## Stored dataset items
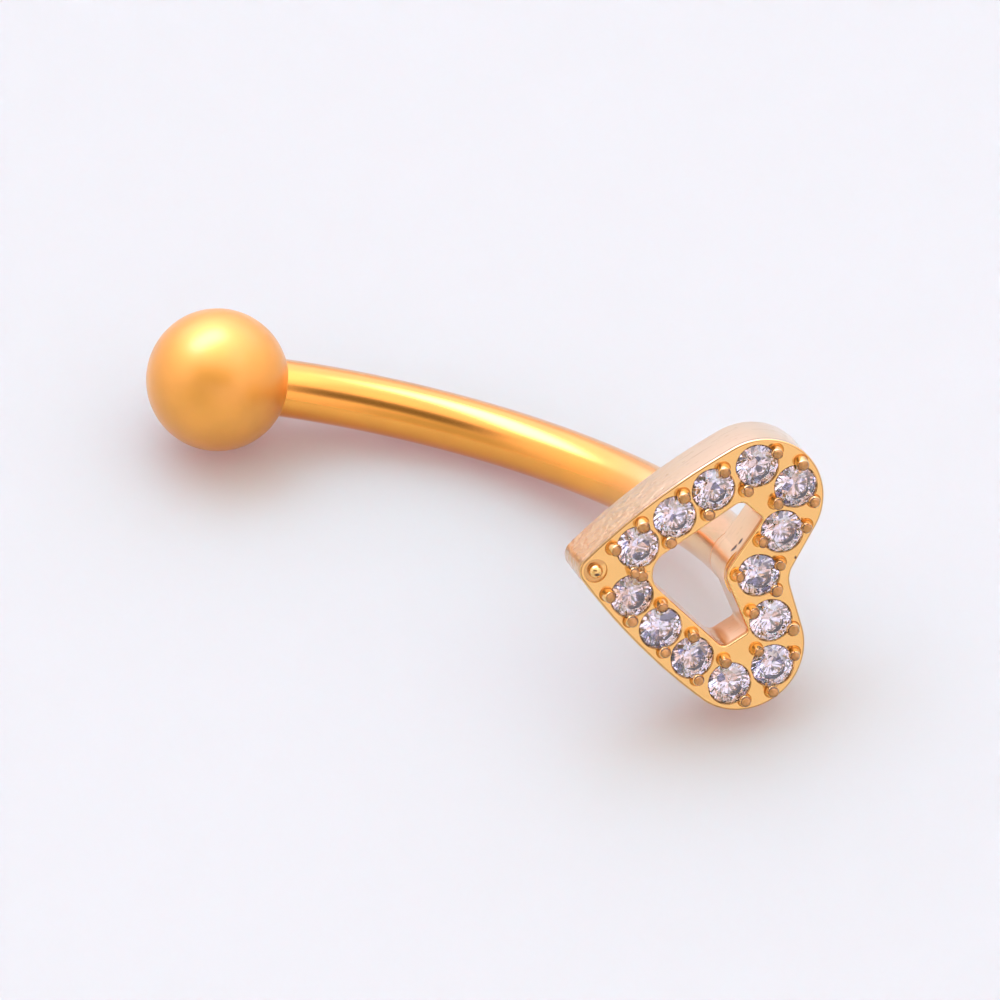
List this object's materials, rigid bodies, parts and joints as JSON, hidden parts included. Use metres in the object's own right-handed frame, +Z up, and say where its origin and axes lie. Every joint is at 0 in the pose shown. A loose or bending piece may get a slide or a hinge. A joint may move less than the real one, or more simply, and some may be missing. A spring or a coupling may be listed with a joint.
{
  "type": "curved eyebrow barbell",
  "caption": "Bent bar for an eyebrow piercing with a plain ball on one end and an openwork heart set with clear round stones on the other.",
  "frame": {"origin": "on the surface that the part lies on, under the middle of its bounding box", "axes": "+Z up from that surface; +X along the barbell's length, from the ball to the heart; +Y away from the side that shows the heart's face"},
  "size_m": [0.0138, 0.01, 0.0056],
  "materials": {
    "bar_gold": "polished gold-coloured coating over steel",
    "ball_gold": "polished gold-coloured coating over steel, slightly soft",
    "heart_gold": "flat polished gold-coloured coating over steel, with finer scratches and pits on its edge",
    "clear_stone": "clear, brilliant cut, polished"
  },
  "bodies": {
    "root": {"curved_bar": "bar_gold", "ball_end": "ball_gold", "heart_setting": "heart_gold", "stone_01": "clear_stone", "stone_02": "clear_stone", "stone_03": "clear_stone", "stone_04": "clear_stone", "stone_05": "clear_stone", "stone_06": "clear_stone", "stone_07": "clear_stone", "stone_08": "clear_stone", "stone_09": "clear_stone", "stone_10": "clear_stone", "stone_11": "clear_stone", "stone_12": "clear_stone", "stone_13": "clear_stone"}
  },
  "joints": []
}
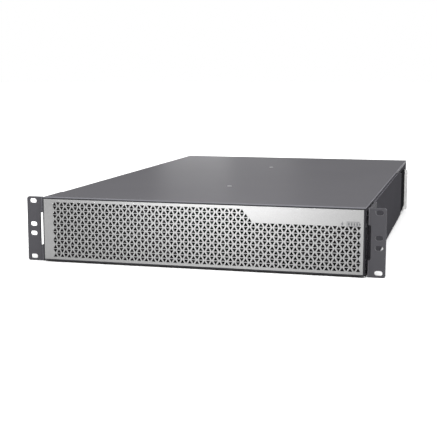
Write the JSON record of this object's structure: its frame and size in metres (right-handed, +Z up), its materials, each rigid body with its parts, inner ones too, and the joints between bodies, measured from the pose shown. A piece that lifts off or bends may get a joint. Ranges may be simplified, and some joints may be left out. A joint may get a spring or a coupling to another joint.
{
  "type": "rack-mount uninterruptible power supply",
  "caption": "Low, deep rack-mount backup power unit with a perforated pull-off bezel, slotted rack ears, sliding battery module, rear fans, power inlet and outlets.",
  "frame": {"origin": "bottom centre of the whole unit", "axes": "+Z up, +X to the viewer's right when facing the front, the bezel faces -Y"},
  "size_m": [0.4824, 0.7068, 0.0875],
  "materials": {
    "grey_paint": "satin powder coat",
    "dark_paint": "satin powder coat",
    "ear_paint": "satin powder coat",
    "silver_paint": "fine metallic silver",
    "bright_zinc": "new zinc plate",
    "zinc": "zinc plated",
    "bare_steel": "galvanised",
    "nickel": "nickel plated",
    "aluminium": "extruded, matte",
    "brass": "satin",
    "copper": "tinned edge copper bar",
    "copper_winding": "enamelled wire",
    "ferrite": "matte ferrite",
    "black_screw": "black zinc",
    "black_plastic": "fine texture",
    "bezel_plastic": "fine texture",
    "grey_plastic": "smooth",
    "white_plastic": "smooth",
    "filter_foam": "open-cell foam",
    "rubber": "matte",
    "board_green": "solder mask",
    "black_epoxy": "moulded epoxy",
    "capacitor_sleeve": "shrink sleeve",
    "cell_sleeve": "shrink sleeve",
    "terminal_green": "moulded",
    "light_lens": "clear tinted lens"
  },
  "bodies": {
    "chassis": {"chassis_tray": "dark_paint", "top_cover": "grey_paint", "cover_screws": "zinc", "cover_braces": "bare_steel", "side_plates": "dark_paint", "rack_ear_left": "ear_paint", "rack_ear_right": "ear_paint", "side_screws": "black_screw", "guide_blocks": "black_plastic", "rear_brackets": "bright_zinc", "chassis_pads": "rubber", "front_frame": "bare_steel", "middle_bulkhead": "bare_steel", "battery_receptacle": "black_plastic", "main_board": "board_green", "board_standoffs": "brass", "heat_sinks": "aluminium", "power_transistors": "black_epoxy", "transformer_core": "ferrite", "transformer_winding": "copper_winding", "chokes": "copper_winding", "capacitors": "capacitor_sleeve", "relays": "black_epoxy", "input_filter": "bare_steel", "control_board": "board_green", "busbars": "copper", "fan_panel": "grey_paint", "power_panel": "grey_paint", "comms_panel": "grey_paint", "fan_frames": "black_plastic", "fan_screws": "black_screw", "power_inlet": "black_plastic", "inlet_pins": "nickel", "outlet_banks": "black_plastic", "high_current_outlet": "black_plastic", "input_breaker": "black_plastic", "network_faceplate": "zinc", "network_port": "nickel", "network_thumbscrews": "nickel", "battery_socket": "black_plastic", "usb_port": "nickel", "emergency_off_terminal": "terminal_green", "status_lights": "light_lens", "earth_stud": "brass"},
    "fan_outer": {"fan_rotor_outer": "black_plastic"},
    "fan_inner": {"fan_rotor_inner": "black_plastic"},
    "breaker_button": {"breaker_button": "white_plastic"},
    "power_button": {"power_button": "grey_plastic"},
    "bezel": {"bezel_frame": "bezel_plastic", "bezel_grille": "silver_paint", "bezel_filter": "filter_foam"},
    "latch_left": {"bezel_latch_left": "black_plastic"},
    "latch_right": {"bezel_latch_right": "black_plastic"},
    "battery": {"battery_case": "bare_steel", "battery_faceplate": "dark_paint", "battery_handle": "black_plastic", "battery_thumbscrews": "zinc", "battery_cells": "cell_sleeve", "management_board": "board_green", "battery_plug": "black_plastic"}
  },
  "joints": [
    {"name": "bezel_slide", "type": "slide", "parent": "chassis", "child": "bezel", "axis": [0, -1, 0], "range_m": [0, 0.36]},
    {"name": "battery_slide", "type": "slide", "parent": "chassis", "child": "battery", "axis": [0, -1, 0], "range_m": [0, 0.324]},
    {"name": "latch_left_squeeze", "type": "slide", "parent": "bezel", "child": "latch_left", "axis": [1, 0, 0], "range_m": [0, 0.0014], "stiffness_N_per_m": 1500, "springref_m": -0.001},
    {"name": "latch_right_squeeze", "type": "slide", "parent": "bezel", "child": "latch_right", "axis": [-1, 0, 0], "range_m": [0, 0.0014], "stiffness_N_per_m": 1500, "springref_m": -0.001},
    {"name": "fan_outer_spin", "type": "hinge", "parent": "chassis", "child": "fan_outer", "pos_m": [-0.18, 0.33, 0.045], "axis": [0, 1, 0], "continuous": true},
    {"name": "fan_inner_spin", "type": "hinge", "parent": "chassis", "child": "fan_inner", "pos_m": [-0.118, 0.33, 0.045], "axis": [0, 1, 0], "continuous": true},
    {"name": "breaker_reset", "type": "slide", "parent": "chassis", "child": "breaker_button", "axis": [0, -1, 0], "range_m": [0, 0.0024], "stiffness_N_per_m": 900, "springref_m": -0.001},
    {"name": "power_press", "type": "slide", "parent": "chassis", "child": "power_button", "axis": [0, -1, 0], "range_m": [0, 0.002], "stiffness_N_per_m": 600, "springref_m": -0.001}
  ],
  "couplings": [
    {"joint": "battery_slide", "follows": "bezel_slide", "ratio": 0.9}
  ]
}
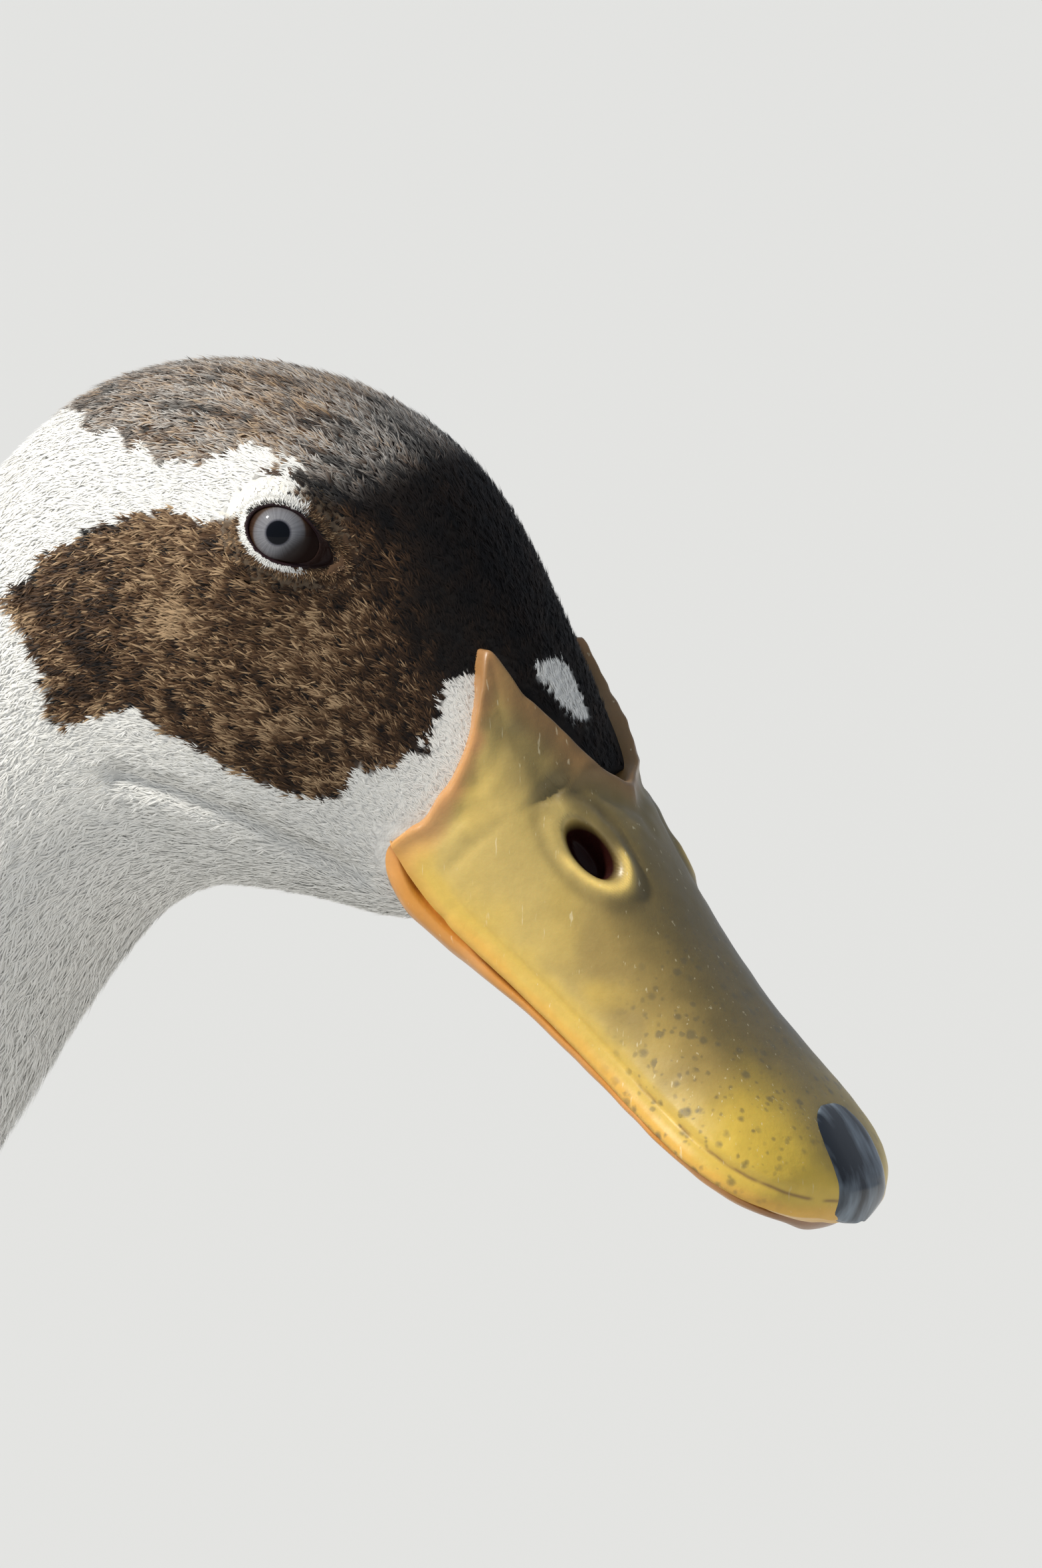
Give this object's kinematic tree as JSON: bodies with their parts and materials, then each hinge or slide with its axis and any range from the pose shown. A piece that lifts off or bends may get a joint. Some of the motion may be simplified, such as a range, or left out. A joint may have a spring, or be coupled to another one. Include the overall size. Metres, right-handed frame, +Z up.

## Goal of the exercise
Copy down the material exactly as written.

## The reply
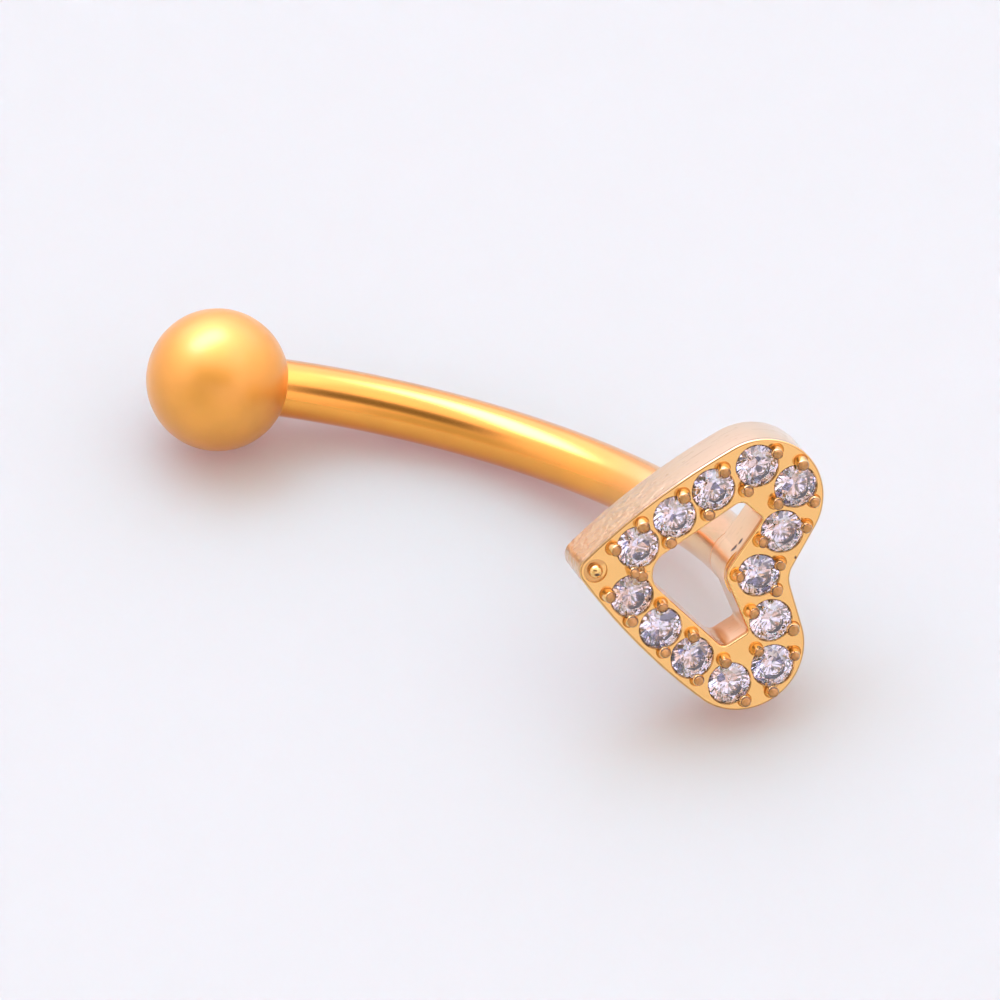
List this object's materials, rigid bodies, parts and joints as JSON, hidden parts included. Use metres in the object's own right-handed frame, +Z up, and say where its origin and axes lie. Every joint is at 0 in the pose shown. A loose or bending piece may get a slide or a hinge. A joint may move less than the real one, or more simply, and some may be missing. A spring or a coupling may be listed with a joint.
{
  "type": "curved eyebrow barbell",
  "caption": "Bent bar for an eyebrow piercing with a plain ball on one end and an openwork heart set with clear round stones on the other.",
  "frame": {"origin": "on the surface that the part lies on, under the middle of its bounding box", "axes": "+Z up from that surface; +X along the barbell's length, from the ball to the heart; +Y away from the side that shows the heart's face"},
  "size_m": [0.0138, 0.01, 0.0056],
  "materials": {
    "bar_gold": "polished gold-coloured coating over steel",
    "ball_gold": "polished gold-coloured coating over steel, slightly soft",
    "heart_gold": "flat polished gold-coloured coating over steel, with finer scratches and pits on its edge",
    "clear_stone": "clear, brilliant cut, polished"
  },
  "bodies": {
    "root": {"curved_bar": "bar_gold", "ball_end": "ball_gold", "heart_setting": "heart_gold", "stone_01": "clear_stone", "stone_02": "clear_stone", "stone_03": "clear_stone", "stone_04": "clear_stone", "stone_05": "clear_stone", "stone_06": "clear_stone", "stone_07": "clear_stone", "stone_08": "clear_stone", "stone_09": "clear_stone", "stone_10": "clear_stone", "stone_11": "clear_stone", "stone_12": "clear_stone", "stone_13": "clear_stone"}
  },
  "joints": []
}
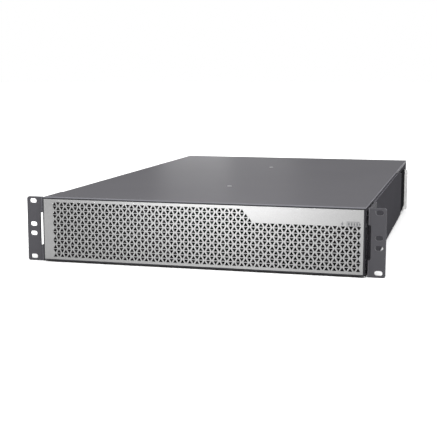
Write the JSON record of this object's structure: its frame and size in metres (right-handed, +Z up), its materials, each rigid body with its parts, inner ones too, and the joints between bodies, measured from the pose shown. A piece that lifts off or bends may get a joint. Ranges may be simplified, and some joints may be left out. A joint may get a spring or a coupling to another joint.
{
  "type": "rack-mount uninterruptible power supply",
  "caption": "Low, deep rack-mount backup power unit with a perforated pull-off bezel, slotted rack ears, sliding battery module, rear fans, power inlet and outlets.",
  "frame": {"origin": "bottom centre of the whole unit", "axes": "+Z up, +X to the viewer's right when facing the front, the bezel faces -Y"},
  "size_m": [0.4824, 0.7068, 0.0875],
  "materials": {
    "grey_paint": "satin powder coat",
    "dark_paint": "satin powder coat",
    "ear_paint": "satin powder coat",
    "silver_paint": "fine metallic silver",
    "bright_zinc": "new zinc plate",
    "zinc": "zinc plated",
    "bare_steel": "galvanised",
    "nickel": "nickel plated",
    "aluminium": "extruded, matte",
    "brass": "satin",
    "copper": "tinned edge copper bar",
    "copper_winding": "enamelled wire",
    "ferrite": "matte ferrite",
    "black_screw": "black zinc",
    "black_plastic": "fine texture",
    "bezel_plastic": "fine texture",
    "grey_plastic": "smooth",
    "white_plastic": "smooth",
    "filter_foam": "open-cell foam",
    "rubber": "matte",
    "board_green": "solder mask",
    "black_epoxy": "moulded epoxy",
    "capacitor_sleeve": "shrink sleeve",
    "cell_sleeve": "shrink sleeve",
    "terminal_green": "moulded",
    "light_lens": "clear tinted lens"
  },
  "bodies": {
    "chassis": {"chassis_tray": "dark_paint", "top_cover": "grey_paint", "cover_screws": "zinc", "cover_braces": "bare_steel", "side_plates": "dark_paint", "rack_ear_left": "ear_paint", "rack_ear_right": "ear_paint", "side_screws": "black_screw", "guide_blocks": "black_plastic", "rear_brackets": "bright_zinc", "chassis_pads": "rubber", "front_frame": "bare_steel", "middle_bulkhead": "bare_steel", "battery_receptacle": "black_plastic", "main_board": "board_green", "board_standoffs": "brass", "heat_sinks": "aluminium", "power_transistors": "black_epoxy", "transformer_core": "ferrite", "transformer_winding": "copper_winding", "chokes": "copper_winding", "capacitors": "capacitor_sleeve", "relays": "black_epoxy", "input_filter": "bare_steel", "control_board": "board_green", "busbars": "copper", "fan_panel": "grey_paint", "power_panel": "grey_paint", "comms_panel": "grey_paint", "fan_frames": "black_plastic", "fan_screws": "black_screw", "power_inlet": "black_plastic", "inlet_pins": "nickel", "outlet_banks": "black_plastic", "high_current_outlet": "black_plastic", "input_breaker": "black_plastic", "network_faceplate": "zinc", "network_port": "nickel", "network_thumbscrews": "nickel", "battery_socket": "black_plastic", "usb_port": "nickel", "emergency_off_terminal": "terminal_green", "status_lights": "light_lens", "earth_stud": "brass"},
    "fan_outer": {"fan_rotor_outer": "black_plastic"},
    "fan_inner": {"fan_rotor_inner": "black_plastic"},
    "breaker_button": {"breaker_button": "white_plastic"},
    "power_button": {"power_button": "grey_plastic"},
    "bezel": {"bezel_frame": "bezel_plastic", "bezel_grille": "silver_paint", "bezel_filter": "filter_foam"},
    "latch_left": {"bezel_latch_left": "black_plastic"},
    "latch_right": {"bezel_latch_right": "black_plastic"},
    "battery": {"battery_case": "bare_steel", "battery_faceplate": "dark_paint", "battery_handle": "black_plastic", "battery_thumbscrews": "zinc", "battery_cells": "cell_sleeve", "management_board": "board_green", "battery_plug": "black_plastic"}
  },
  "joints": [
    {"name": "bezel_slide", "type": "slide", "parent": "chassis", "child": "bezel", "axis": [0, -1, 0], "range_m": [0, 0.36]},
    {"name": "battery_slide", "type": "slide", "parent": "chassis", "child": "battery", "axis": [0, -1, 0], "range_m": [0, 0.324]},
    {"name": "latch_left_squeeze", "type": "slide", "parent": "bezel", "child": "latch_left", "axis": [1, 0, 0], "range_m": [0, 0.0014], "stiffness_N_per_m": 1500, "springref_m": -0.001},
    {"name": "latch_right_squeeze", "type": "slide", "parent": "bezel", "child": "latch_right", "axis": [-1, 0, 0], "range_m": [0, 0.0014], "stiffness_N_per_m": 1500, "springref_m": -0.001},
    {"name": "fan_outer_spin", "type": "hinge", "parent": "chassis", "child": "fan_outer", "pos_m": [-0.18, 0.33, 0.045], "axis": [0, 1, 0], "continuous": true},
    {"name": "fan_inner_spin", "type": "hinge", "parent": "chassis", "child": "fan_inner", "pos_m": [-0.118, 0.33, 0.045], "axis": [0, 1, 0], "continuous": true},
    {"name": "breaker_reset", "type": "slide", "parent": "chassis", "child": "breaker_button", "axis": [0, -1, 0], "range_m": [0, 0.0024], "stiffness_N_per_m": 900, "springref_m": -0.001},
    {"name": "power_press", "type": "slide", "parent": "chassis", "child": "power_button", "axis": [0, -1, 0], "range_m": [0, 0.002], "stiffness_N_per_m": 600, "springref_m": -0.001}
  ],
  "couplings": [
    {"joint": "battery_slide", "follows": "bezel_slide", "ratio": 0.9}
  ]
}
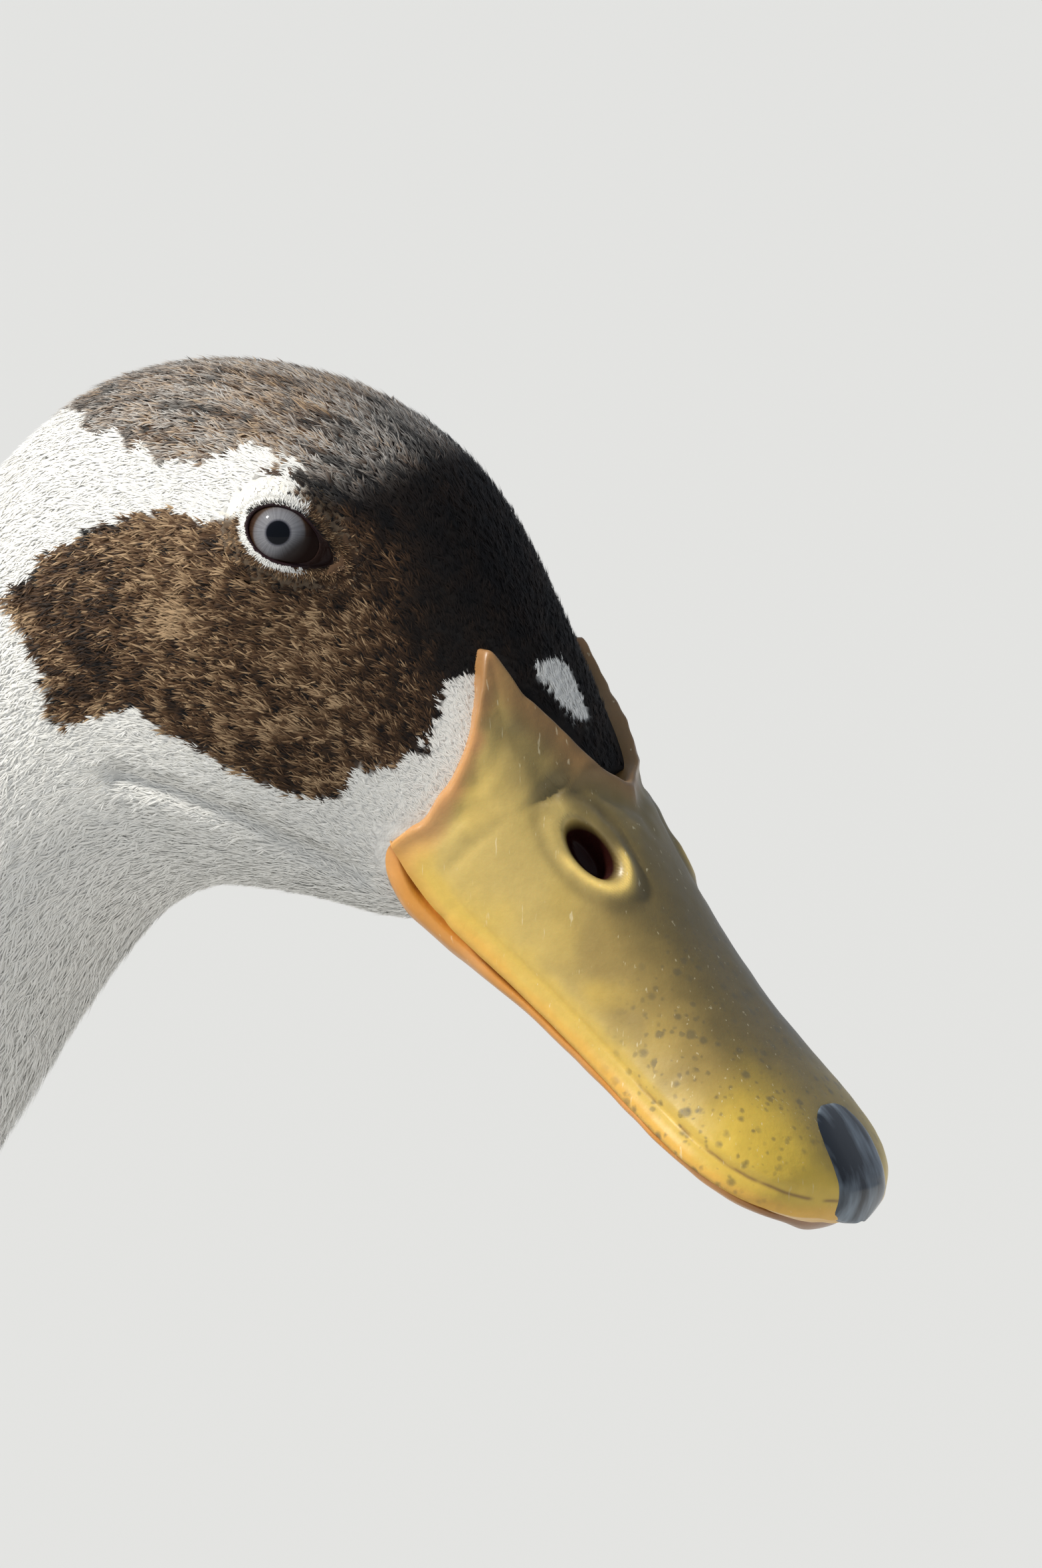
Give this object's kinematic tree as JSON: bodies with their parts and materials, then each hinge or slide with its axis and any range from the pose shown. A piece that lifts off or bends may get a joint. Some of the motion may be simplified, such as a range, or left out. A joint may have a spring, or be coupled to another one. Include the overall size. Metres, right-handed frame, +Z up.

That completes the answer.